Rubens and the Baroque Festival
March 19–August 28, 2010
Floor 4
Rubens’s oil on wood sketch of Neptune Calming the Tempest in the Fogg collection is a preparatory study for the left wing of the Stage of Welcome, a temporary stage built in honor of the triumphal entry of the new Spanish governor, the Cardinal-Infante Ferdinand, into Antwerp in 1635. This small installation juxtaposes the sketch with an engraving of the final stage and with Renaissance prints and ancient coins and cameos that informed Rubens’s design. Organized by Anna Knaap, Theodore Rousseau Postdoctoral Fellow, Department of Paintings, Sculpture and Decorative Arts, Harvard Art Museums/Fogg Museum, in collaboration with Carmen Arnold-Biucchi, Damarete Curator of Ancient Coins, Harvard Art Museums/Arthur M. Sackler Museum, and lecturer on classics, Harvard University.

Related Event: Art, Music, and Spectacle in the Age of Rubens. Two-day symposium, April 16-17.
Related Event: Theatricality in Rubens’s Triumphal Entry of 1635. Gallery talk, April 28.
Related Event: Anversa e Genova: Rubens's Genoese Connection. Gallery talk, June 26.

Around Antique: Prints, Drawings, and Photographs
May 14–September 4, 2010
Floor 4
Highlighting the strengths of the Harvard Art Museums′ collections of works on paper, this installation explores objects associated with the antique, including drawings after classical sculptures, photographs of temple ruins, and prints of mythological figures such as Hercules and Bacchus. These objects complement displays in the adjacent gallery, part of the ongoing exhibition Re-View, which address more broadly the Western tradition of themes and styles derived from Greek, Roman, and Egyptian antiquity. Organized by Emily Hankle, Cunningham Curatorial Assistant for Prints; Michelle Lamunière, John R. and Barbara Robinson Family Assistant Curator of Photography; and Miriam Stewart, assistant curator of drawings.

Related Event: Around Antique: Works on Paper. Gallery talk, August 14.

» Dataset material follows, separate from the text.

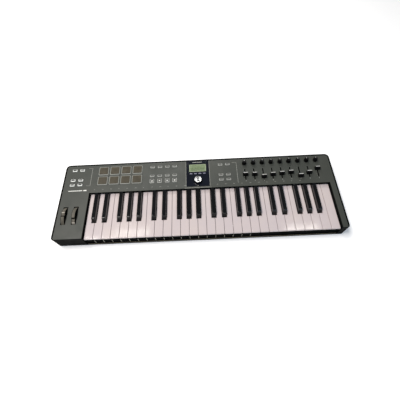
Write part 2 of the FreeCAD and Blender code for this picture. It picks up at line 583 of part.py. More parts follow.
def make_strips():
    """Nine channel strips, each an endless knob above a short-throw fader."""
    housings, pots = [], []
    knob_low = "panel_top + knob_lift"
    knob_high = "panel_top + knob_height"
    profile = (("0", "shaft_bottom"), ("shaft_radius", "shaft_bottom"), ("shaft_radius", knob_low),
               ("knob_radius", knob_low), ("knob_radius", f"{knob_low} + 1.5"),
               ("knob_top_radius", f"{knob_high} - 0.8"), ("knob_top_radius - 0.8", knob_high), ("0", knob_high))
    for index in range(STRIPS):
        x = strip_x(index)
        keep(f"knob_{index + 1}", turned(f"knob_{index + 1}", x, "key_front + knob_y", profile))
        housings.append(encoder_housing(x, "key_front + knob_y", "panel_top - 1.2"))
        y = f"key_front + {FADER_PLACES[index]}"
        low = "panel_top + fader_lift"
        cap = taper("fader_top", x, f"{y} - cap_y / 2", f"{y} + cap_y / 2", low, f"{low} + fader_height", "cap_x",
                    "cap_top_x", "(cap_y - cap_top_y) / 2", "(cap_y - cap_top_y) / 2")
        lever = centred_box("fader_lever", x, y, "lever_x", "lever_y", "lever_bottom", f"{low} + 1")
        keep(f"fader_cap_{index + 1}", fuse(f"fader_cap_{index + 1}", [cap, lever]))
        middle = "key_front + (slot_front + slot_back) / 2"
        can = centred_box("pot_can", x, middle, "pot_x", "pot_y", "board_top", "board_top + pot_height")
        track = centred_box("pot_track", x, middle, "pot_slot", "slot_back - slot_front", "board_top + 0.9",
                            "board_top + pot_height + 1")
        pots.append(cut("slide_pot", can, [track]))
    keep("slide_pots", group("slide_pots", pots))
    housings.append(encoder_housing("dial_x", "key_front + dial_y", "bezel_top - 0.4"))
    keep("rotary_encoders", group("rotary_encoders", housings))
    dial_low = "bezel_top + knob_lift"
    dial_high = "panel_top + dial_height"
    profile = (("0", "shaft_bottom"), ("shaft_radius", "shaft_bottom"), ("shaft_radius", dial_low),
               ("dial_radius", dial_low), ("dial_radius", f"{dial_high} - 1.2"),
               ("dial_radius - 1.2", dial_high), ("0", dial_high))
    keep("main_dial", turned("main_dial", "dial_x", "key_front + dial_y", profile))


def encoder_housing(x, y, bush_top):
    housing = centred_box("encoder_can", x, y, "encoder_side", "encoder_side", "board_top",
                          "board_top + encoder_height")
    bush = cylinder("encoder_bush", (x, y, "board_top + 1"), "bush_radius", f"{bush_top} - board_top - 1")
    bore = cylinder("encoder_bore", (x, y, "board_top + 0.3"), "shaft_radius + shaft_play", "panel_top")
    return cut("encoder_housing", fuse("encoder_body", [housing, bush]), [bore])


def make_wheels():
    """Two finger wheels: pies with a rim that always fills their slots, on stub axles in one bracket."""
    along = Rotation(Vector(0, 1, 0), 90)
    ears, holes = [], []
    for name, (x, back_end, lean) in WHEELS.items():
        centre = f"keys_left + {x}"
        turn = along.multiply(Rotation(Vector(0, 0, 1), 180 - back_end))
        pie = cylinder(f"{name}_pie", (f"{centre} - wheel_width / 2", "wheel_y", "wheel_z"), "wheel_radius",
                       "wheel_width", turn, RIM_SWEEP)
        hub = cylinder(f"{name}_hub", (f"{centre} - wheel_width / 2", "wheel_y", "wheel_z"), "wheel_hub",
                       "wheel_width", along)
        axle = cylinder(f"{name}_axle", (f"{centre} - axle_half", "wheel_y", "wheel_z"), "axle_radius",
                        "2 * axle_half", along)
        reach = value("wheel_radius + dent_lift")
        dent_at = Rotation(Vector(1, 0, 0), lean).multVec(Vector(0, 0, reach))
        dent = cylinder(f"{name}_dent", (f"{centre} - wheel_width / 2 - 1", f"wheel_y + {dent_at.y}",
                                         f"wheel_z + {dent_at.z}"), "dent_radius", "wheel_width + 2", along)
        keep(name, fuse(name, [cut(f"{name}_disc", pie, [dent]), hub, axle]))
        for side in (-1, 1):
            ears.append(box("ear", (f"{centre} + {side} * (ear_gap + ear_thickness / 2) - ear_thickness / 2",
                                    "wheel_y - ear_half", "floor_top"),
                            ("ear_thickness", "2 * ear_half", "wheel_z + ear_rise - floor_top")))
        holes.append(cylinder("ear_hole", (f"{centre} - axle_half - 1", "wheel_y", "wheel_z"),
                              "axle_radius + axle_play", "2 * axle_half + 2", along))
    ear_reach = "ear_gap + ear_thickness + bracket_margin"
    base = box("bracket_base", (f"keys_left + pitch_x - ({ear_reach})", "wheel_y - bracket_half", "floor_top"),
               (f"mod_x - pitch_x + 2 * ({ear_reach})", "2 * bracket_half", "bracket_base"))
    keep("wheel_bracket", cut("wheel_bracket", fuse("bracket_body", [base] + ears), holes))


def make_boards():
    keep("control_board", box("control_board", ("keys_left + control_board_left", "key_front + control_board_front",
                                                "control_board_z"),
                              ("control_board_right - control_board_left",
                               "control_board_back - control_board_front", "board_thickness")))
    keep("main_board", box("main_board", ("main_board_left", "case_depth / 2 - main_board_back - main_board_depth",
                                          "main_board_z"),
                           ("main_board_width", "main_board_depth", "board_thickness")))


make_top_case()
make_bottom_case()
make_sockets()
make_screws_and_feet()
make_keybed()
make_keys()
make_display()
make_keypads()
make_pads()
make_strips()
make_wheels()
make_boards()
doc.recompute()

faults = [thing.Name for thing in doc.Objects if "Invalid" in thing.State or "Error" in thing.State]
faults += [thing.Label for thing in pieces if thing.Shape.isNull() or not thing.Shape.isValid()]
if faults:
    raise RuntimeError(f"failed objects: {faults}")
os.makedirs("parts", exist_ok=True)
for thing in pieces:
    thing.Shape.exportStep(f"parts/{thing.Label}.step")
print(len(pieces), "pieces,", sum(len(thing.Shape.Solids) for thing in pieces), "solids")
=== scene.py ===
"""A 49-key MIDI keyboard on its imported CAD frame: keys, pads, keypads, knobs, faders, wheels, display."""
import json
import math

import bmesh
import bpy
from mathutils import Matrix, Vector


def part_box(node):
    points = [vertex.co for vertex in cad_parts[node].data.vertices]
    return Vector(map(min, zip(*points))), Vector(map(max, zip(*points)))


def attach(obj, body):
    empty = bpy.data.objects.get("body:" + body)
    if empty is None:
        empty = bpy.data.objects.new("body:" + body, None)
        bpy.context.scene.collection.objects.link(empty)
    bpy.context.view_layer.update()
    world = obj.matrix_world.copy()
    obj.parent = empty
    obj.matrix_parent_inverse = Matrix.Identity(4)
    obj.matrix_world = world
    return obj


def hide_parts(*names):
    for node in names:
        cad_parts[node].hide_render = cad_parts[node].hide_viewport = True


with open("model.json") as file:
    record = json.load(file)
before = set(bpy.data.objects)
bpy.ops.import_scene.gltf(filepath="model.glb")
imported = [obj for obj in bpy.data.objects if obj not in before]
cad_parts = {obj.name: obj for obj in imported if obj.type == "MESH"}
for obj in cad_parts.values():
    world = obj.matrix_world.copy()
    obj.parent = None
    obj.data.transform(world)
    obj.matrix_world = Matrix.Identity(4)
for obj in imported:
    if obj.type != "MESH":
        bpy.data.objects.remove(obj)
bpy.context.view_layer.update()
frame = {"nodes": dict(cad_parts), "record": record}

MM = 0.001
NODES = frame["nodes"]


# ---- places, from the frame

KEY_GAP = 0.9 * MM
WHITES = 29
OCTAVES = 4
BLACK_SHIFTS = {0: -2.5 * MM, 1: 2.5 * MM, 3: -3.2 * MM, 4: 0.0, 5: 3.2 * MM}
COMBS = {"white_comb_ceg": (0, 2, 4, 6), "white_comb_dfa": (1, 3, 5)}

first_low, first_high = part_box("white_comb_ceg_1")
last_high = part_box("white_comb_ceg_4")[1]
KEYS_LEFT = first_low.x - KEY_GAP / 2
PITCH = (last_high.x + KEY_GAP / 2 - KEYS_LEFT) / WHITES
KEY_FRONT = first_low.y
KEY_TOP = first_high.z
BLACK_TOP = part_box("black_comb_1")[1].z
CASE_LOW, CASE_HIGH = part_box("top_case")
PANEL_TOP = CASE_HIGH.z
PANEL_FRONT = KEY_FRONT + 136 * MM
BEZEL_LOW, BEZEL_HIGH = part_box("display_bezel")
CORNER = 13 * MM
BAND_INSET = 0.6 * MM
BAND_WIDTH = 4.4 * MM
BAND_STEPS = 8
FRONT_CORNER = 7 * MM
SKIN_DEPTH = 0.01 * MM
# ribs after this one take painted shade instead of the painted highlight
LAST_PAINTED_LIGHT_GUIDE = 19
SHADE_LINE_SPAN = 3
HIGHLIGHT_SPAN = 3.5
RIM_DROP = 0.4 * MM
UPWARD = 0.7
WELD_REACH = 0.002 * MM
CREASE_ANGLE = 32
SHARP_ANGLE = 38
FLAT_ANGLE = 0.8


def plan_centre(low, high):
    return (low.x + high.x) / 2, (low.y + high.y) / 2


def plan_size(low, high):
    return high.x - low.x, high.y - low.y


# ---- materials

def srgb(red, green, blue):
    """Linear colour of an 0 to 255 screen colour."""
    shares = [level / 255 for level in (red, green, blue)]
    return tuple(s / 12.92 if s <= 0.04045 else ((s + 0.055) / 1.055) ** 2.4 for s in shares) + (1.0,)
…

Peter Blume, Passage to Aetna
June 4–September 4, 2010
Floor 4
This small installation focuses on Peter Blume’s striking painting Passage to Aetna (1956). The Harvard Art Museums own over fifty preparatory drawings for this canvas; seven of them are also on display. Throughout his life Peter Blume produced visually arresting paintings that often treated the theme of decay and rebirth. Passage to Aetna is his response to what he called the “various layers of civilization” that he found in obscure corners of Sicily. In the painting, the legendary volcano Mount Aetna is suggested, but not seen. It is invoked in the tumbled columns in the foreground, which rise from a subterranean stream that flows from the depths of the volcano; the pitched roofs and receding laundry; and the smoking chimney. Blume evokes the stratified proximity of past and present: skeletons from the catacombs juxtaposed with living figures and their vital, fluttering clothing, and ruined fragments supporting genial houses brimming with activity. Organized by Miriam Stewart, assistant curator of drawings, Harvard Art Museums/Fogg Museum.

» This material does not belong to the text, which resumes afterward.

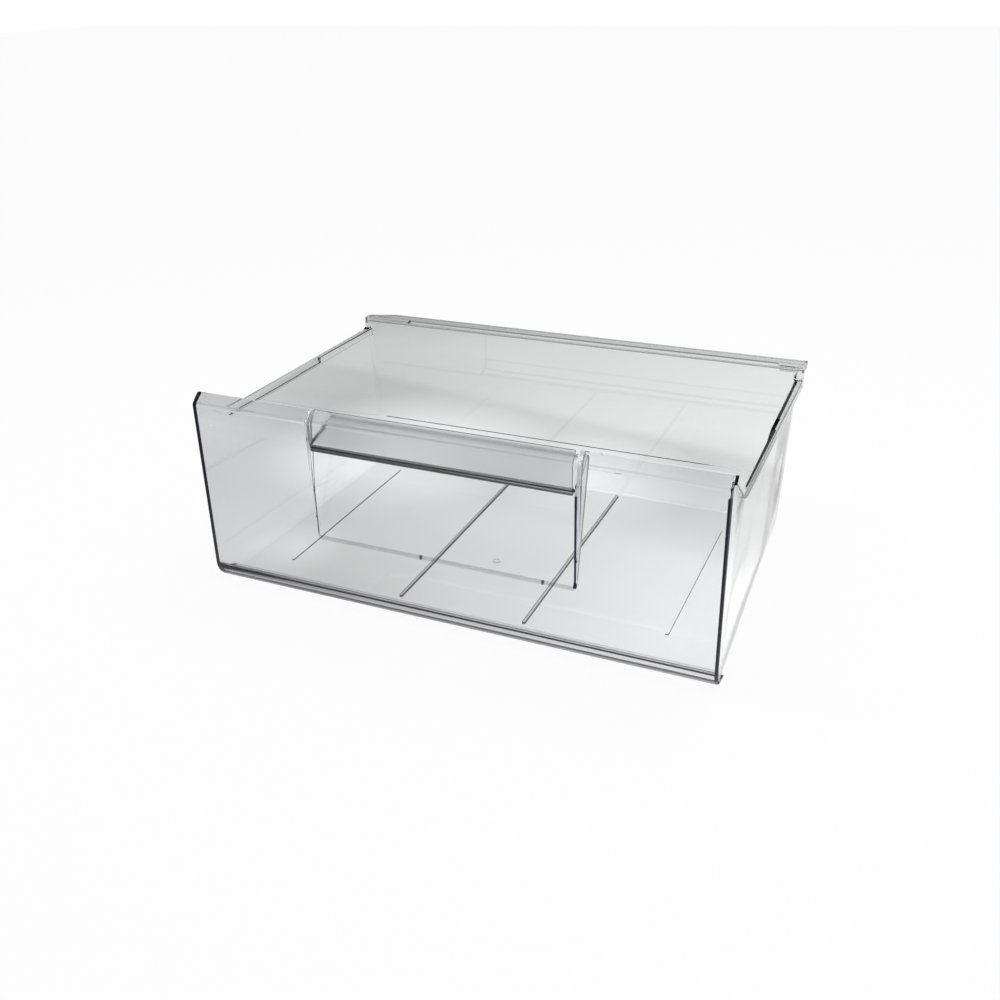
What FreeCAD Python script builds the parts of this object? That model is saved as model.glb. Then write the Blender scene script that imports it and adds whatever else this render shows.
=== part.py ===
# Clear freezer drawer: a moulded tub, a front panel with a hand pocket, and a grip strip.
# Millimetres. X is the width, +Y runs to the back, +Z is up.
# Sketches measure depth from the front panel's foot; the finished pieces are shifted
# so that the origin is under the middle of the drawer, on the plane that it rests on.
import FreeCAD
import Part
import Sketcher
import os

doc = FreeCAD.newDocument("freezer_drawer")

# Driving dimensions
sheet = doc.addObject("Spreadsheet::Sheet", "dims")
DIMENSIONS = [
    ("front_width", 430.0, "width of the front panel"),
    ("front_height", 168.1, "height of the panel's top line"),
    ("panel_skin", 2.5, "wall of the front panel"),
    ("lean", 3.1, "how far the panel leans back at its kink"),
    ("kink_height", 161.0, "height where the panel's bevel starts"),
    ("bevel_back", 12.3, "depth of the panel's top line"),
    ("kink_round", 5.0, "outer round where the panel's bevel starts"),
    ("edge_round", 2.2, "round of the panel's side edges"),
    ("foot_depth", 22.0, "depth of the panel's rolled foot"),
    ("foot_radius", 18.0, "outer radius of the rolled foot"),
    ("foot_inner", 18.9, "inner radius of the rolled foot, which thickens the roll"),
    ("bond_gap", 0.15, "bond line between panel and tub"),
    ("tub_skin", 2.3, "side and rear walls"),
    ("floor_skin", 2.4, "floor"),
    ("wall_front_low", 214.9, "half width outside, front, at the floor"),
    ("wall_front_high", 215.3, "half width outside, front, at the top"),
    ("wall_rear_low", 205.8, "half width outside, rear, at the floor"),
    ("wall_rear_high", 214.4, "half width outside, rear, at the top"),
    ("tub_depth", 274.4, "outside of the rear wall"),
    ("rim_half", 216.66, "half width over the side rims"),
    ("rim_height", 140.5, "top of the side rims"),
    ("rim_band", 7.0, "height of the rims' outer band"),
    ("rim_lip", 2.06, "wall of the band"),
    ("rim_inner", 214.4, "half width inside the jogged rim"),
    ("rim_jog_end", 180.0, "where the jog runs out"),
    ("wing_foot", 47.1, "depth where a wing meets the flat rim"),
    ("wing_round", 25.0, "round at the foot of a wing"),
    ("rear_height", 152.0, "top of the rear rim"),
    ("rear_edge", 289.3, "far edge of the rear flange"),
    ("middle", 144.8, "depth of the drawer's middle"),
    ("ledge_back", 278.6, "far edge of the ledge along the rear rim"),
    ("ledge_drop", 2.0, "how deep the ledge lies under the rear rim"),
    ("rear_band", 6.0, "height of the rear flange's hanging lip"),
    ("rib_offset", 54.6, "floor ribs, from the middle"),
    ("rib_width", 3.0, "width of a floor rib"),
    ("rib_rise", 1.8, "height of a floor rib"),
    ("rib_start", 31.0, "front end of the floor ribs"),
    ("rib_end", 266.0, "rear end of the floor ribs"),
    ("side_rib_left", 172.0, "shallow rib by the left wall"),
    ("side_rib_right", 163.0, "shallow rib by the right wall"),
    ("side_rib_rise", 0.8, "height of the shallow ribs"),
    ("step_height", 47.0, "top of the step on the rear wall"),
    ("step_depth", 0.7, "how far the step stands out"),
    ("catch_depth", 4.0, "how far the catch in the right corner stands out"),
    ("catch_drop", 4.2, "height of the catch"),
    ("pocket_half", 107.5, "half width of the hand pocket at the front"),
    ("pocket_sill", 63.6, "height of the pocket's lower edge"),
    ("pocket_skin", 2.3, "wall of the pocket"),
    ("pocket_slope", 0.42, "how fast the pocket's back leans away"),
    ("pocket_draft", 0.12, "how fast its cheeks close"),
    ("roof_start", 5.9, "depth of the roof's front edge"),
    ("roof_low", 139.9, "height of the roof's underside at its front edge"),
    ("roof_slope", 0.43, "how fast the roof climbs to the back"),
    ("roof_round", 3.0, "inner round between the pocket's back and roof"),
    ("flange_foot", 85.0, "lower end of the flanges beside the grip"),
    ("flange_back", 7.0, "depth of those flanges behind the face"),
    ("flange_skin", 3.2, "thickness of those flanges"),
    ("grip_low", 138.2, "lower edge of the grip"),
    ("grip_skin", 2.3, "wall of the grip"),
    ("bead", 5.2, "thickness of the grip's lower bead"),
]
for row, (alias, value, note) in enumerate(DIMENSIONS, start=1):
    sheet.set("A%d" % row, alias)
    sheet.set("B%d" % row, str(value))
    sheet.set("C%d" % row, note)
    sheet.setAlias("B%d" % row, alias)
doc.recompute()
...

Heroic Gestes: Epic Tales from Firdawsi’s Shahnama
June 18–November 27, 2010
Floor 2
Featuring the gestes, or deeds, of great heroes and kings, the Shahnama is the most important work of epic poetry in the Persian language. As it chronicles the reigns of 50 monarchs, Firdawsi’s text is interwoven with a cycle of heroic tales. Rich in action, pathos, and horror, these tales have inspired many of the greatest paintings in the history of Islamic manuscript illustration. The nine works of art in this installation explore major themes in the text: the struggle between Iran and Turan; the element of fantasy in many of the tales; and Firdawsi’s dark view of fate. Curated by Mary McWilliams, Norma Jean Calderwood Curator of Islamic and Later Indian Art, Harvard Art Museums/Arthur M. Sackler Museum; and Sunil Sharma, assistant professor of Persianate and comparative literature, Boston University.

The installation is made possible by funding from the Arthur Urbane Dilley and Theron Johnson Damon Fund for Islamic Art and Culture.

Two complementary Boston-area exhibitions also celebrating the millennium of Firdawsi’s Shahnama are on display at the Museum of Fine Arts, Boston (April 24, 2010–January 16, 2011) and the Houghton Library, Harvard University (July 6–November 24, 2010).